Jusqu'en 1986, le sang Contreras reste pur de tout croisement mais les temps sont à l'uniformité et il faut bien vivre. C'est tout d'abord 'Jirivilla', un semental de Juan Pedro Domecq qui livre sa miraculeuse semence aux "petites" vaches Contreras. Prudent, le Conde conserve tout de même une lignée pure Contreras, on ne sait jamais avec ces Domecq. Cependant, le croisement opéré en 1986 est consolidé en 1990 avec un autre "macho" de Juan Pedro et le tout est entériné en 1995 par l'achat d'un lot de vaches El Ventorrillo, encastées... Juan Pedro Domecq. Actuellement, les produits du Conde de Mayalde sont fortement marqués par l'apport Domecq et la lignée pure Contreras semble n'être plus qu'un doux souvenir. ¡Lástima!

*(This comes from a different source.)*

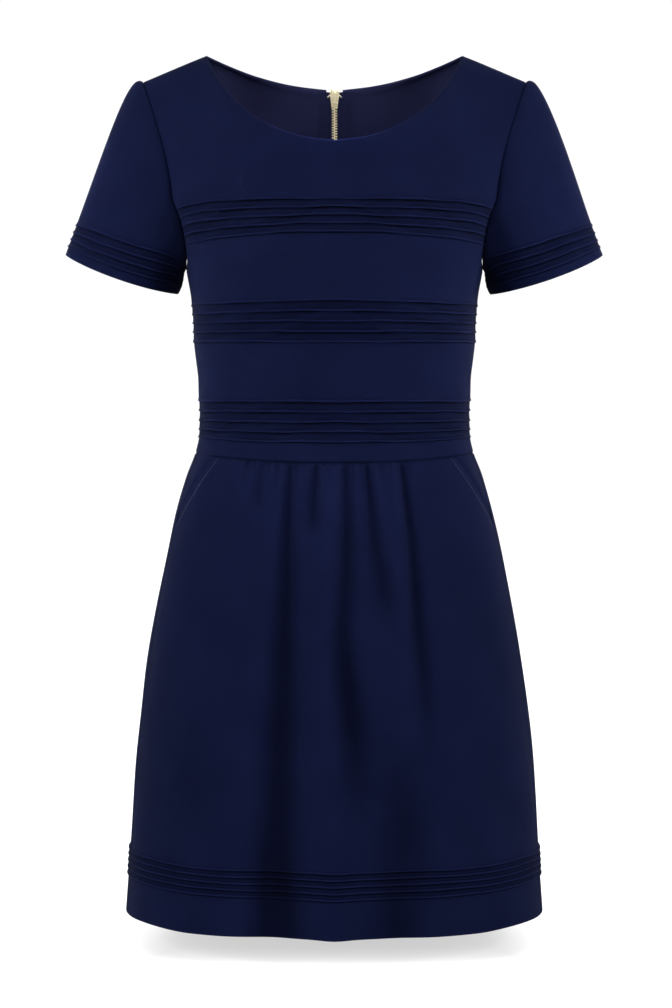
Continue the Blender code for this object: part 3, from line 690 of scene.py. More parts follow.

C'est justement en mai 1995 que disparaît le Conde de Mayalde dont la vie suscite l'intérêt des férus d'histoire contemporaine. Entre autres fonctions, il fut ambassadeur d'Espagne à Berlin au moment où le petit moustachu aux idées noires (euphémisme) mettait le vieux continent à genou. A partir de 1955, ce proche de Franco donc, fut maire de Madrid, mandat qu'il occupa jusqu'en 1964. Question toros, il dirigea l'UCTL de 1972 à 1982 puis en devint président d'honneur. Homme public, côté pouvoir et dictature, grand ganadero, le Conde de Mayalde a laissé son héritage taurin à Rafael Finat Rivas (Conde de Mayalde) et à Fernando Finat Bustos (Marqués de las Almenas, vendu depuis à Francisco Medina, l'ex d'El Ventorrillo).
L'élevage est situé sur plusieurs fincas. La maison mère, si l'on peut parler ici de maison, se nomme "El Castañar" et se trouve à Mazarambroz (Toledo). Le reste est regroupé à côté d'El Espinar, au nord de Madrid, sur la route d'Ávila, dans les fincas "El Atillo" et "Batanejos". C'est un pays charmant, presque bucolique. On peut compter les arbres sur les doigts d'une main de manchot et le vent est aussi caressant que la barbe de la tante qui pique à Noël. Un régal.
Les animaux y sont clairement influencés Domecq. Pour reprendre les éminentes explications du Docteur Daulouède dans son livre Toromanie2, les toros sont plutôt dans le type "por abajo", c'est-à-dire avec une croûpe plus haute que l'avant et un cou assez long (voir le toro noir et blanc en photo). Ça embiste mieux paraît-t-il. Le côté légèrement ensillado du Contreras disparaît peu à peu.

Néanmoins, les ultimes sorties de cette ganadería devraient pousser les aficionados à se rendre à Dax dimanche matin vers 11h15 ; Domecq ou pas, cela risque d'être intéressant. Il n'y en aura que quatre (va comprendre !) mais sait-on jamais.

1 Sur l'histoire du Conde de Mayalde, se référer à l'article de Pierre Dupuy dans Toros, n° 1502-1503 du 26 mai 1995.
2 Toromanie de Pierre Daulouède, 2003, Editions Atlantica.